Now, as i have underlined also above, i also merged the two datasets without batch effect correction regarding the different study-and then performed limma but with the batch variable also in the design matrix (approach number 1 above), and the results(with some "arbitarty" cutoffs used also in my above procedure) are quite similar only 40 genes less than my first implementation(and the majority of my genes are common). This maybe could also provide some "relative confidence" about the general issue with batch effect correction.

On the other hand, because my analysis is paired, i could also use without batch effect correction and only including the pairs in my design matrix

Finally, with your above github link, i can "inspect" somehow and check a relative "performance" of my procedures ??

Best,

Efstathios

It seems that your experimental design takes care of the batch effect. Be aware that this is not only because it is paired, but because all your pairs are inside the same batch (which I am not sure of!). If the two samples had been in different batches, you should have included the batch in limma.
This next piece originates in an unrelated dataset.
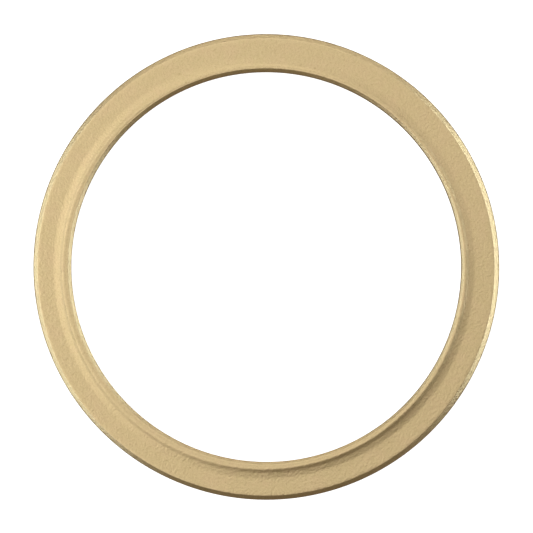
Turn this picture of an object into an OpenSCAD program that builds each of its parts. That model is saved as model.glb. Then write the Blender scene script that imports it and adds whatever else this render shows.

The interactive tools at our github simulate simpler designs, not paired like yours.

Dear Vegard,

before merging, each dataset compised of its paired samples- thus when merging, each dataset is considered as a "batch" for the correction-that is the different study-naively- the common between both datasets is that the different patients included in each dataset, have their samples paired(along with the common probesets, based on which the merging is performed). Now regarding the batch variable in Limma, what happens is what i mention above(and Aaron underlined): i get partial NA coefficients, because the total pairs are 30(60 samples), and along with not only the disease variable for the comparison(cancer vs normal), but also with the additional inclusion of batch factor indicating different studies, it gets messy and redundant.

So, my specific experimental design canot be used in your github tools for any "evaluation" metrics correctly ??

1

Since your pairs are nested within the batches, including the pairs in your design also adjusts for the batch effect as well, so including the batch effect is redundant. This is why you're getting partial NA coefficients. You should never include both a nested factor (pairs) and the factor that it is nested inside (batch) in the same design. It's not possible to separate the batch effects from the inter-patient effects using this design, but they will both be corrected for when testing the main effect. If you wanted to analyze the batch effect directly, you would need to treat the pairs as a random effect using duplicateCorrelation.

Dear Ryan,

thank you for your explanation. So the inclusion of batch is redundant as far i have paired samples and include them as in the design matrix.